_WRITTEN INSTRUCTION_: Reproduce all the entries exactly.
:: DATA ROWS
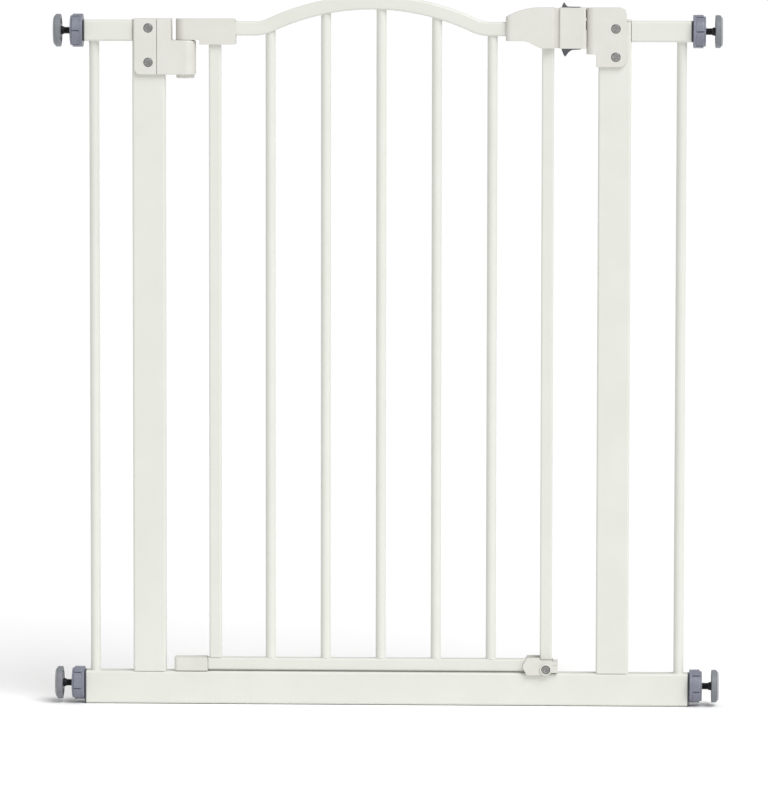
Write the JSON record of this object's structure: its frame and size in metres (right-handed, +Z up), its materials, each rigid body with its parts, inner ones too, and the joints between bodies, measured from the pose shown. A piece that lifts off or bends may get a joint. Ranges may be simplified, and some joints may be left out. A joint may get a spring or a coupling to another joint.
{
  "type": "pet gate",
  "caption": "Pressure-fit doorway gate for pets: a U-shaped steel frame on screw feet, with an arched barred door that lifts and swings on two pins and locks with a sliding latch.",
  "frame": {"origin": "on the floor under the bottom rail, midway between the two walls and in the middle of the frame's depth", "axes": "+X to the right, towards the latch side; +Y away from the person in front; +Z up"},
  "size_m": [0.7126, 0.0356, 0.76],
  "materials": {
    "white_enamel": "smooth gloss powder coat",
    "white_plastic": "fine satin moulding",
    "grey_plastic": "satin moulding",
    "dark_plastic": "satin moulding",
    "slider_plastic": "satin moulding",
    "black_steel": "black oxide",
    "bright_steel": "zinc plated",
    "pad_rubber": "matte"
  },
  "bodies": {
    "frame": {"bottom_rail": "white_enamel", "left_post": "white_enamel", "right_post": "white_enamel", "left_post_cap": "white_plastic", "right_post_cap": "white_plastic", "left_side_rail": "white_enamel", "right_side_rail": "white_enamel", "left_side_bar": "white_enamel", "right_side_bar": "white_enamel", "hinge_block": "white_plastic", "hinge_clamp": "white_plastic", "hinge_screw_upper": "bright_steel", "hinge_screw_lower": "bright_steel", "lower_hinge_bush": "dark_plastic", "catch_front_shell": "white_plastic", "catch_rear_shell": "white_plastic", "catch_screw_upper": "bright_steel", "catch_screw_lower": "bright_steel", "upper_left_rail_plug": "dark_plastic", "upper_right_rail_plug": "dark_plastic", "lower_left_rail_plug": "dark_plastic", "lower_right_rail_plug": "dark_plastic"},
    "hinge_pins": {"upper_hinge_pin": "bright_steel", "lower_hinge_pin": "bright_steel"},
    "door": {"door_top_rail": "white_enamel", "door_bottom_rail": "white_enamel", "hinge_stile": "white_enamel", "latch_stile": "white_enamel", "door_bar_1": "white_enamel", "door_bar_2": "white_enamel", "door_bar_3": "white_enamel", "door_bar_4": "white_enamel", "door_bar_5": "white_enamel", "upper_hinge_cap": "white_plastic", "lower_hinge_cap": "white_plastic", "handle_front_shell": "white_plastic", "handle_rear_shell": "white_plastic", "handle_screw_left": "bright_steel", "handle_screw_right": "bright_steel", "latch_spring": "bright_steel", "bottom_stop": "white_plastic", "bottom_stop_screw": "bright_steel"},
    "slider": {"latch_slider": "slider_plastic"},
    "upper_left_wheel": {"upper_left_hand_wheel": "grey_plastic"},
    "upper_left_screw_foot": {"upper_left_spindle": "black_steel", "upper_left_foot": "grey_plastic", "upper_left_wall_pad": "pad_rubber"},
    "upper_right_wheel": {"upper_right_hand_wheel": "grey_plastic"},
    "upper_right_screw_foot": {"upper_right_spindle": "black_steel", "upper_right_foot": "grey_plastic", "upper_right_wall_pad": "pad_rubber"},
    "lower_left_wheel": {"lower_left_hand_wheel": "grey_plastic"},
    "lower_left_screw_foot": {"lower_left_spindle": "black_steel", "lower_left_foot": "grey_plastic", "lower_left_wall_pad": "pad_rubber"},
    "lower_right_wheel": {"lower_right_hand_wheel": "grey_plastic"},
    "lower_right_screw_foot": {"lower_right_spindle": "black_steel", "lower_right_foot": "grey_plastic", "lower_right_wall_pad": "pad_rubber"}
  },
  "joints": [
    {"name": "door_lift", "type": "slide", "parent": "frame", "child": "hinge_pins", "axis": [0, 0, 1], "range_m": [0, 0.012]},
    {"name": "door_swing", "type": "hinge", "parent": "hinge_pins", "child": "door", "pos_m": [-0.2158, 0, 0.4], "axis": [0, 0, 1], "range_deg": [-90, 90]},
    {"name": "latch_slide", "type": "slide", "parent": "door", "child": "slider", "axis": [-1, 0, 0], "range_m": [0, 0.007], "stiffness_N_per_m": 200, "springref_m": -0.01, "deforming": ["latch_spring"]},
    {"name": "upper_left_wheel_spin", "type": "hinge", "parent": "frame", "child": "upper_left_wheel", "pos_m": [-0.3318, 0, 0.72225], "axis": [1, 0, 0], "range_deg": [-2165, 10085]},
    {"name": "upper_left_foot_slide", "type": "slide", "parent": "frame", "child": "upper_left_screw_foot", "axis": [-1, 0, 0], "range_m": [-0.0075, 0.035]},
    {"name": "upper_right_wheel_spin", "type": "hinge", "parent": "frame", "child": "upper_right_wheel", "pos_m": [0.3318, 0, 0.72225], "axis": [-1, 0, 0], "range_deg": [-2165, 10085]},
    {"name": "upper_right_foot_slide", "type": "slide", "parent": "frame", "child": "upper_right_screw_foot", "axis": [1, 0, 0], "range_m": [-0.0075, 0.035]},
    {"name": "lower_left_wheel_spin", "type": "hinge", "parent": "frame", "child": "lower_left_wheel", "pos_m": [-0.3318, 0, 0.021], "axis": [1, 0, 0], "range_deg": [-2165, 10085]},
    {"name": "lower_left_foot_slide", "type": "slide", "parent": "frame", "child": "lower_left_screw_foot", "axis": [-1, 0, 0], "range_m": [-0.0075, 0.035]},
    {"name": "lower_right_wheel_spin", "type": "hinge", "parent": "frame", "child": "lower_right_wheel", "pos_m": [0.3318, 0, 0.021], "axis": [-1, 0, 0], "range_deg": [-2165, 10085]},
    {"name": "lower_right_foot_slide", "type": "slide", "parent": "frame", "child": "lower_right_screw_foot", "axis": [1, 0, 0], "range_m": [-0.0075, 0.035]}
  ],
  "couplings": [
    {"joint": "upper_left_wheel_spin", "follows": "upper_left_foot_slide", "rad_per_m": 5026.5},
    {"joint": "upper_right_wheel_spin", "follows": "upper_right_foot_slide", "rad_per_m": 5026.5},
    {"joint": "lower_left_wheel_spin", "follows": "lower_left_foot_slide", "rad_per_m": 5026.5},
    {"joint": "lower_right_wheel_spin", "follows": "lower_right_foot_slide", "rad_per_m": 5026.5}
  ]
}
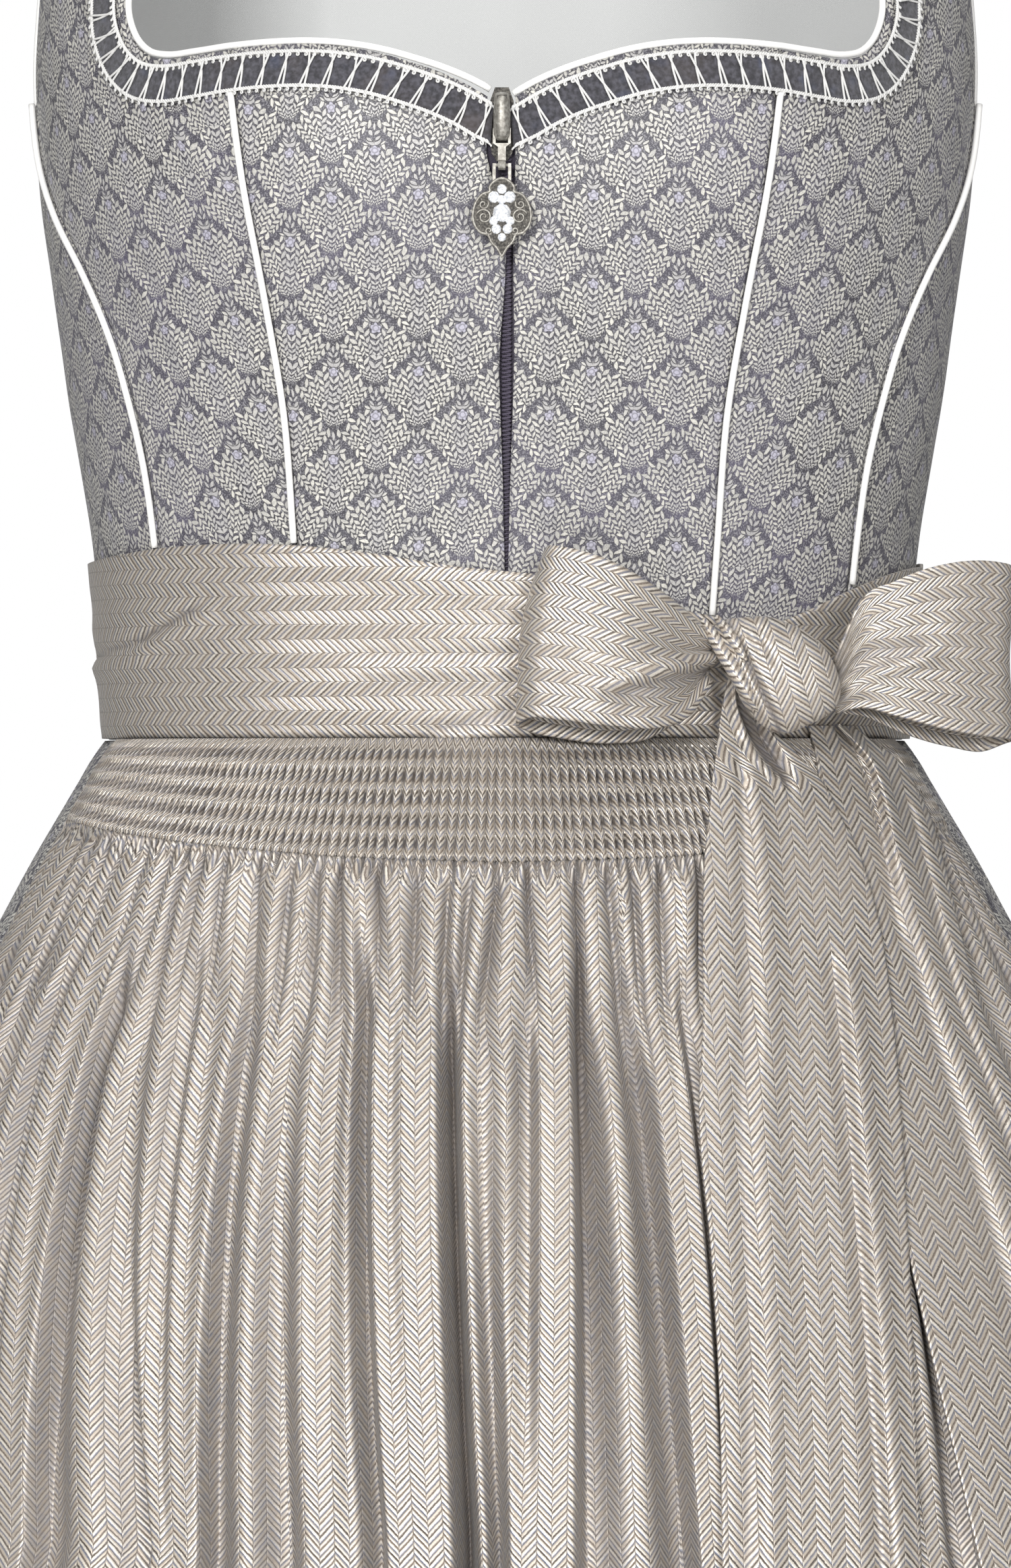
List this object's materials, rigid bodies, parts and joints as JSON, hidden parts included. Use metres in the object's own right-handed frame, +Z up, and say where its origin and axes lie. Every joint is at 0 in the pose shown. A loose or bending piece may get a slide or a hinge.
::::
_RESULT OF THIS TASK_:
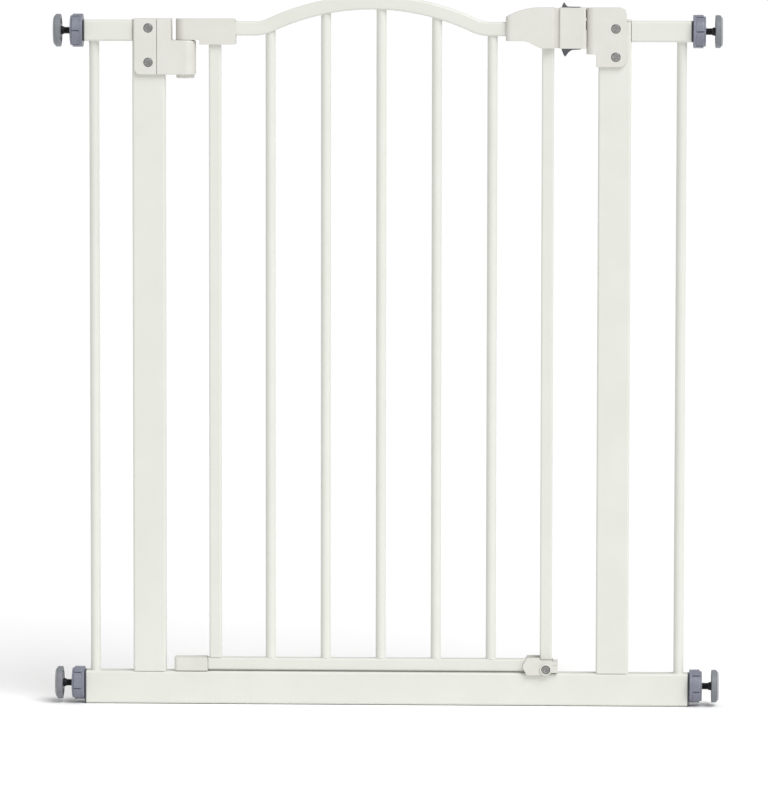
Write the JSON record of this object's structure: its frame and size in metres (right-handed, +Z up), its materials, each rigid body with its parts, inner ones too, and the joints between bodies, measured from the pose shown. A piece that lifts off or bends may get a joint. Ranges may be simplified, and some joints may be left out. A joint may get a spring or a coupling to another joint.
{
  "type": "pet gate",
  "caption": "Pressure-fit doorway gate for pets: a U-shaped steel frame on screw feet, with an arched barred door that lifts and swings on two pins and locks with a sliding latch.",
  "frame": {"origin": "on the floor under the bottom rail, midway between the two walls and in the middle of the frame's depth", "axes": "+X to the right, towards the latch side; +Y away from the person in front; +Z up"},
  "size_m": [0.7126, 0.0356, 0.76],
  "materials": {
    "white_enamel": "smooth gloss powder coat",
    "white_plastic": "fine satin moulding",
    "grey_plastic": "satin moulding",
    "dark_plastic": "satin moulding",
    "slider_plastic": "satin moulding",
    "black_steel": "black oxide",
    "bright_steel": "zinc plated",
    "pad_rubber": "matte"
  },
  "bodies": {
    "frame": {"bottom_rail": "white_enamel", "left_post": "white_enamel", "right_post": "white_enamel", "left_post_cap": "white_plastic", "right_post_cap": "white_plastic", "left_side_rail": "white_enamel", "right_side_rail": "white_enamel", "left_side_bar": "white_enamel", "right_side_bar": "white_enamel", "hinge_block": "white_plastic", "hinge_clamp": "white_plastic", "hinge_screw_upper": "bright_steel", "hinge_screw_lower": "bright_steel", "lower_hinge_bush": "dark_plastic", "catch_front_shell": "white_plastic", "catch_rear_shell": "white_plastic", "catch_screw_upper": "bright_steel", "catch_screw_lower": "bright_steel", "upper_left_rail_plug": "dark_plastic", "upper_right_rail_plug": "dark_plastic", "lower_left_rail_plug": "dark_plastic", "lower_right_rail_plug": "dark_plastic"},
    "hinge_pins": {"upper_hinge_pin": "bright_steel", "lower_hinge_pin": "bright_steel"},
    "door": {"door_top_rail": "white_enamel", "door_bottom_rail": "white_enamel", "hinge_stile": "white_enamel", "latch_stile": "white_enamel", "door_bar_1": "white_enamel", "door_bar_2": "white_enamel", "door_bar_3": "white_enamel", "door_bar_4": "white_enamel", "door_bar_5": "white_enamel", "upper_hinge_cap": "white_plastic", "lower_hinge_cap": "white_plastic", "handle_front_shell": "white_plastic", "handle_rear_shell": "white_plastic", "handle_screw_left": "bright_steel", "handle_screw_right": "bright_steel", "latch_spring": "bright_steel", "bottom_stop": "white_plastic", "bottom_stop_screw": "bright_steel"},
    "slider": {"latch_slider": "slider_plastic"},
    "upper_left_wheel": {"upper_left_hand_wheel": "grey_plastic"},
    "upper_left_screw_foot": {"upper_left_spindle": "black_steel", "upper_left_foot": "grey_plastic", "upper_left_wall_pad": "pad_rubber"},
    "upper_right_wheel": {"upper_right_hand_wheel": "grey_plastic"},
    "upper_right_screw_foot": {"upper_right_spindle": "black_steel", "upper_right_foot": "grey_plastic", "upper_right_wall_pad": "pad_rubber"},
    "lower_left_wheel": {"lower_left_hand_wheel": "grey_plastic"},
    "lower_left_screw_foot": {"lower_left_spindle": "black_steel", "lower_left_foot": "grey_plastic", "lower_left_wall_pad": "pad_rubber"},
    "lower_right_wheel": {"lower_right_hand_wheel": "grey_plastic"},
    "lower_right_screw_foot": {"lower_right_spindle": "black_steel", "lower_right_foot": "grey_plastic", "lower_right_wall_pad": "pad_rubber"}
  },
  "joints": [
    {"name": "door_lift", "type": "slide", "parent": "frame", "child": "hinge_pins", "axis": [0, 0, 1], "range_m": [0, 0.012]},
    {"name": "door_swing", "type": "hinge", "parent": "hinge_pins", "child": "door", "pos_m": [-0.2158, 0, 0.4], "axis": [0, 0, 1], "range_deg": [-90, 90]},
    {"name": "latch_slide", "type": "slide", "parent": "door", "child": "slider", "axis": [-1, 0, 0], "range_m": [0, 0.007], "stiffness_N_per_m": 200, "springref_m": -0.01, "deforming": ["latch_spring"]},
    {"name": "upper_left_wheel_spin", "type": "hinge", "parent": "frame", "child": "upper_left_wheel", "pos_m": [-0.3318, 0, 0.72225], "axis": [1, 0, 0], "range_deg": [-2165, 10085]},
    {"name": "upper_left_foot_slide", "type": "slide", "parent": "frame", "child": "upper_left_screw_foot", "axis": [-1, 0, 0], "range_m": [-0.0075, 0.035]},
    {"name": "upper_right_wheel_spin", "type": "hinge", "parent": "frame", "child": "upper_right_wheel", "pos_m": [0.3318, 0, 0.72225], "axis": [-1, 0, 0], "range_deg": [-2165, 10085]},
    {"name": "upper_right_foot_slide", "type": "slide", "parent": "frame", "child": "upper_right_screw_foot", "axis": [1, 0, 0], "range_m": [-0.0075, 0.035]},
    {"name": "lower_left_wheel_spin", "type": "hinge", "parent": "frame", "child": "lower_left_wheel", "pos_m": [-0.3318, 0, 0.021], "axis": [1, 0, 0], "range_deg": [-2165, 10085]},
    {"name": "lower_left_foot_slide", "type": "slide", "parent": "frame", "child": "lower_left_screw_foot", "axis": [-1, 0, 0], "range_m": [-0.0075, 0.035]},
    {"name": "lower_right_wheel_spin", "type": "hinge", "parent": "frame", "child": "lower_right_wheel", "pos_m": [0.3318, 0, 0.021], "axis": [-1, 0, 0], "range_deg": [-2165, 10085]},
    {"name": "lower_right_foot_slide", "type": "slide", "parent": "frame", "child": "lower_right_screw_foot", "axis": [1, 0, 0], "range_m": [-0.0075, 0.035]}
  ],
  "couplings": [
    {"joint": "upper_left_wheel_spin", "follows": "upper_left_foot_slide", "rad_per_m": 5026.5},
    {"joint": "upper_right_wheel_spin", "follows": "upper_right_foot_slide", "rad_per_m": 5026.5},
    {"joint": "lower_left_wheel_spin", "follows": "lower_left_foot_slide", "rad_per_m": 5026.5},
    {"joint": "lower_right_wheel_spin", "follows": "lower_right_foot_slide", "rad_per_m": 5026.5}
  ]
}
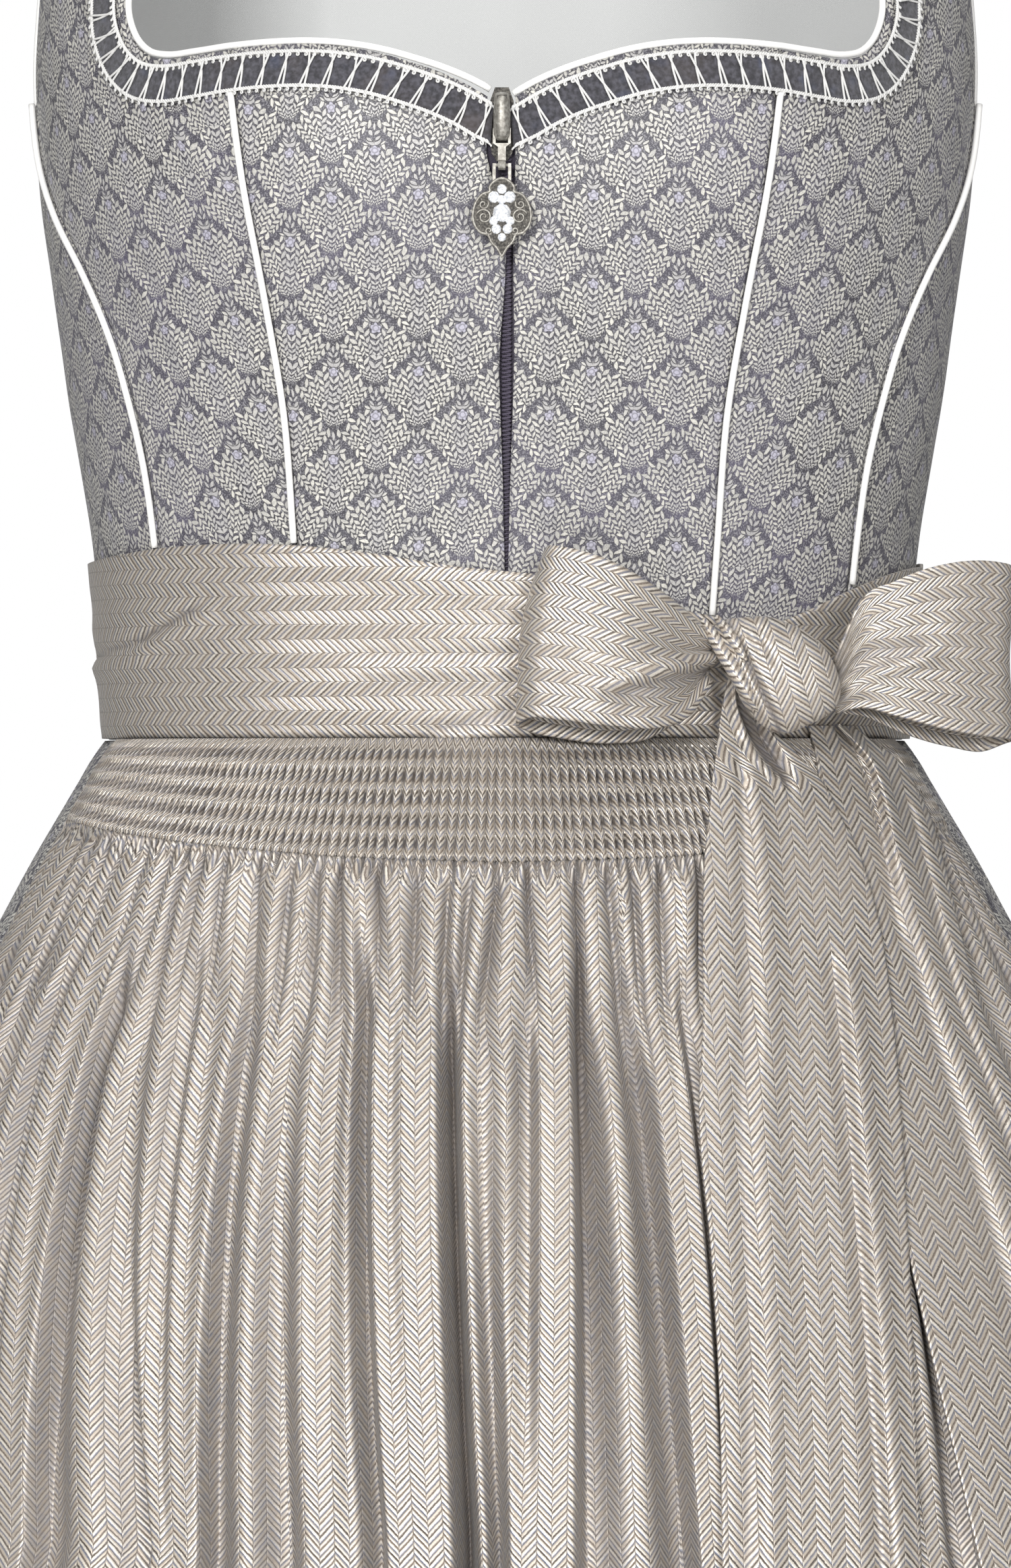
List this object's materials, rigid bodies, parts and joints as JSON, hidden parts included. Use metres in the object's own right-handed frame, +Z up, and say where its origin and axes lie. Every joint is at 0 in the pose shown. A loose or bending piece may get a slide or a hinge.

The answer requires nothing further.